FLAT EARTH, by Anika Jade Levy
Early on in Anika Jade Levy’s satirical debut novel, “Flat Earth,” two young women named Avery and Frances bond over their preference for an astronomy app over the real thing: “We both agreed we preferred the constellation on her touch screen — colorful and psychedelic — to the night sky itself,” Avery reflects. The scene is one of the book’s best. Witty and poignant, a joke about people “born behind screens.”
Several years after this episode, Avery and Frances are graduate students living in New York. Avery is an aspiring writer and Frances a filmmaker. Set mostly in the downtown art scene of the very recent past — Fernet, plays staged in lofts, tiresome reactionary politics — the book opens with an Adderall shortage. Avery is addicted to prescription stimulants and “incapable” of writing without them, so she spends the summer following the rich and pretty Frances around the country as Frances shoots a documentary about conspiracy theorists in rural America.
The two visit “postindustrial towns ravaged by QAnon and synthetic opioids and dead factories.” We learn nothing about these places except that the women observe them at a cynical remove and find them weird. The “Flat Earth” of the title refers to the name of the documentary, but also to the world the women inhabit. It is mediated and affectless; these characters “arrange their faces” instead of emoting.

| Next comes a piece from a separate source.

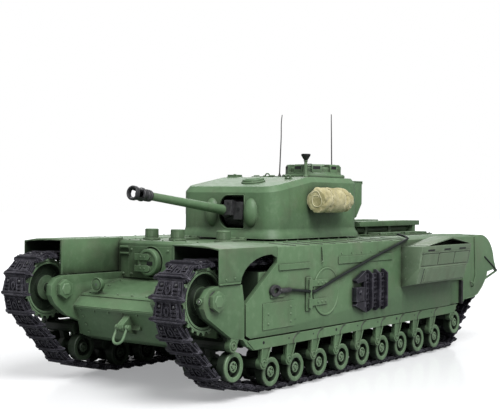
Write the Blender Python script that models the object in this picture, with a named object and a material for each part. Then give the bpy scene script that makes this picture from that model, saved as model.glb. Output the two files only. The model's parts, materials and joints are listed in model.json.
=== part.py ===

When Frances is done filming, they return to New York. Frances drops out of school and moves home to North Carolina to finish the movie and marry a blue-collar guy (both of which make Avery jealous), while Avery stays, supporting herself with intermittent sex work and a short-lived job at a right-wing dating app called Patriarchy, and chipping away at “a book of cultural reports.”
In alternating chapters, we glimpse these reports — the book within a book by a person who barely wants to write. They are delivered aphoristically, as is some of the prose in the more narrative sections.
“Flat Earth” is funny and sharp, but a bit underrealized. Its observations aim for Renata Adler but come closer, at times, to Jack Handey. On the birth of a horse: “One moment there was one horse, the next moment there were two horses. A horse arriving fully formed out of another horse.” Others are stereotypes played for laughs: “I told her that in Greek mythology, the only way to preserve a girl’s virtue is to turn her into a tree. In the American South, one has to get married.”
Threads that are introduced with an air of significance disappear unresolved. Avery’s job at Patriarchy is canceled out of the blue, before her experience amounts to anything more than a couple of dates with rich guys. Meanwhile, the mechanics of Frances’ art-making don’t add up. We are told that most of her documentary was shot on Super 8 or 16-millimeter film, yet all along she has reviewed the footage on a camcorder screen for hours at night at their motel.
Still, the book effectively portrays the psychology of young women who are chronically online. Avery loves her friend, but the two remain remote. Their relationship is always fraught, always about appearances. Who is thinner, who is more successful? They have internalized the feed. “Why was I always seeking permanence in places where women are disposable?” Avery wonders. “Like galleries.”
Her helplessness in every situation is telling. She can’t replace her shattered phone or get a job. She waits around for some man to marry or educate her. There is a layer of sadness under the flat surface, not quite accessible. This tension is ultimately where the novel succeeds in being beautiful. Levy is good at keeping the feeling out of reach.